Doniger’s book faced opposition from the branch-cutters in 2010, when it was being considered for the US National Book Critics Circle Awards. A group of excitable Indian-Americans that aims to recreate India as a Hindu Rashtra (nation), picketed the venue for readings in New York. A blog run by the Circle’s Board of Directors said: “For all its historical sweep, The Hindus is a surprisingly personal text, written with vivacious pluck and playful verve.”
Playfulness and joy, however, aren’t something that the branch-cutters like, especially if a foreigner is involved. The New York protestors alerted the Shiksha Bachao Andolan, which two months later first objected to Doniger’s book in Bhopal.
“The Whole Hindu Society is angree (sic) to see Lord Krishna encircled by naked women and sitting on the buttock of naked women on the cover of the book,” said a statement from the group’s national committee in 2010. “All Hindu, dioties (sic), Gods and Goddess great persons and revolutionist are worstly (sic) insulted in this book, for unknown reasons.”
The cover image, produced by a company from Guntur, Andhra Pradesh, depicts Lord Krishna, a playful, amorous God, on a horse formed by the interlocking bodies of the kind of women you see in the temples of Khajuraho. It is a common-enough image, but it does represent an uninhibited, complex Hinduism that the branch-cutters would like to hide. They prefer a Hinduism that fits into an austere, monotheistic slot that is convenient to modern sloganeering and politics.
That is why the leading lights of organisations like the Shiksha Bachao Andolan are affiliated to the RSS, which promotes a straight and narrow nationalist path for Hinduism. This view is gaining adherents and not necessarily from the loony fringe. Dinanath Batra, the convenor of the Andolan and first name on the petition against Penguin India, is a career teacher who once won a national teaching award. His comrade, OP Gupta, is a former Indian ambassador to, among other countries, Tanzania, Estonia, Tunisia and the Cayman Islands.

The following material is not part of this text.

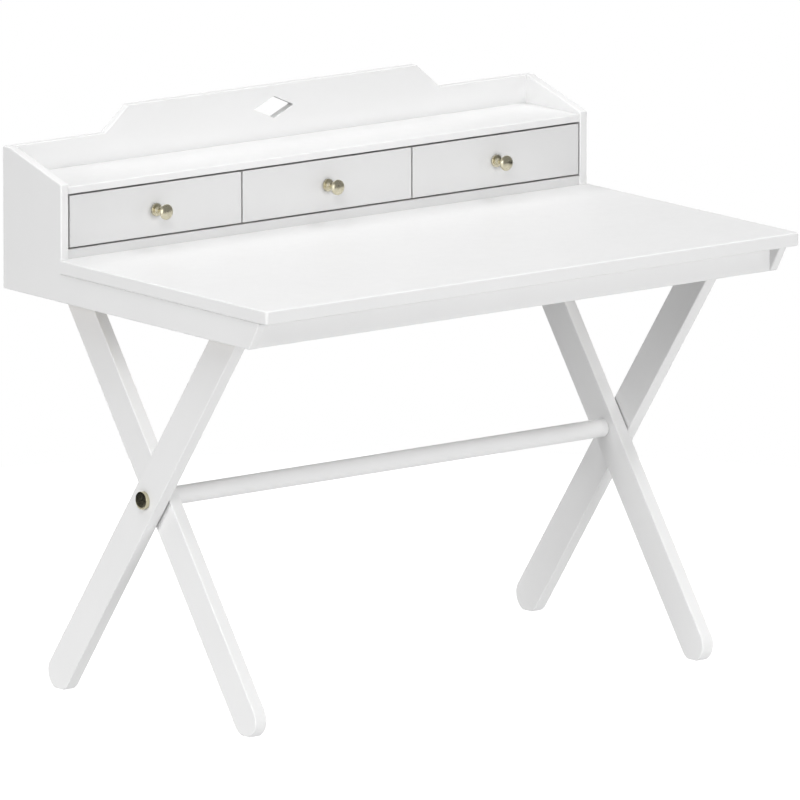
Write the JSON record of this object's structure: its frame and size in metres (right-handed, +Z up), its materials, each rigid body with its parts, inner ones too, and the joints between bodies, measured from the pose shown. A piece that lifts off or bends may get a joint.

To these gentlemen, absurdities in arguments are irrelevant. For instance, the core of their arguments against Doniger revolves around a “Christian conspiracy”. It does not matter to them that Doniger is Jewish. Too many Hindus are becoming familiar with and supportive of Hinduism’s emerging interpretation, which, in its make-no-compromises approach, shares common ground with hardline Pakistani Islam, presently engaged in cleansing itself of supposedly ungodly variants, such as Sufism.

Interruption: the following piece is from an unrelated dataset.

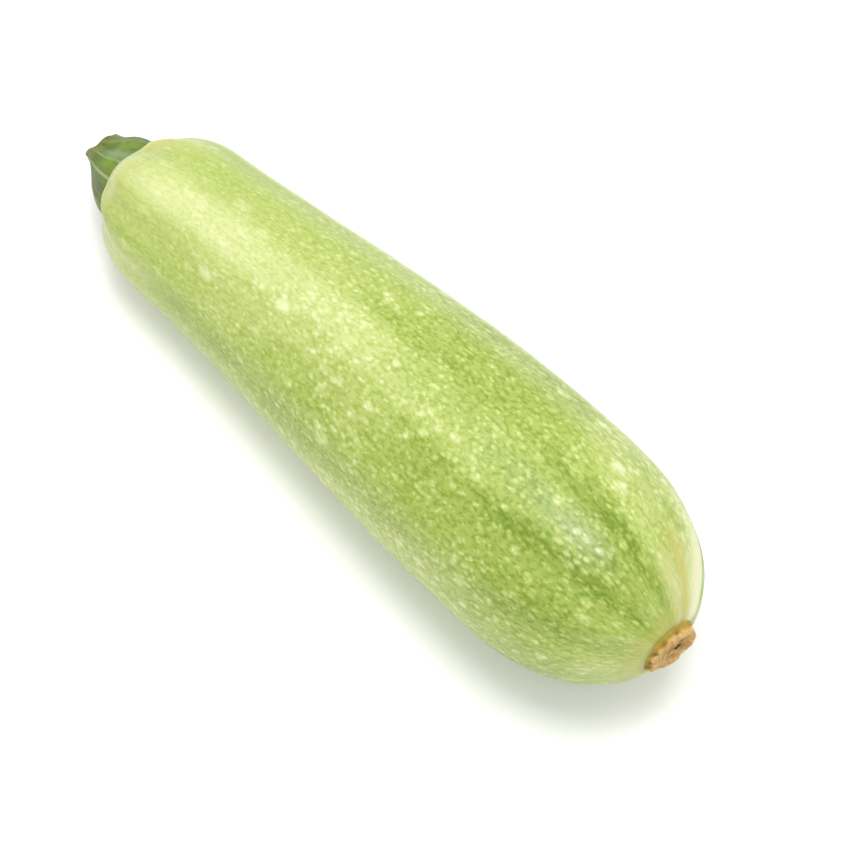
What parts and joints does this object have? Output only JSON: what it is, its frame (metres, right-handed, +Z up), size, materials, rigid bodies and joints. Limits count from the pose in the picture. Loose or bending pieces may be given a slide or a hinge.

Hinduism may have deep-seated flaws, but it has always been a joyous religion, revelling in a love for colour, dance, music and, often, unconventional ways of prayer. On the fringes, we offer rum and meat to our Gods and celebrate alternate sexuality. It is not easy to censor these traditions, but the effort will grow.
The approach of messrs Batra and Gupta makes even right-leaning intellectuals uncomfortable.
“Very uneasy about Penguin decision on Wendy Doniger book,” tweeted Swapan Dasgupta, a right-wing writer (and former colleague). “Ideas and academic studies, however contentious, cannot be handled by censorship.” As he says, whether a Salman Rushdie or a Doniger, the principle is the same.
To force her view out is to create a Hinduism I am unfamiliar with, a Hinduism that might one day conceivably try to cleanse the Betaals from its midst.
“The kind of people whose texts I found throughout the history of Hinduism — open-minded, intellectually omnivorous people, capable of self-irony and generous to views other than their own — are still alive and well and living in India,” Doniger said in 2013 interview. “I do believe that the great strength of Hinduism — its openness to contradictory ideas — will prevail and carry it through this present danger.” I am not quite as optimistic. As Batra told Mint: “The good times are coming. Believe me.”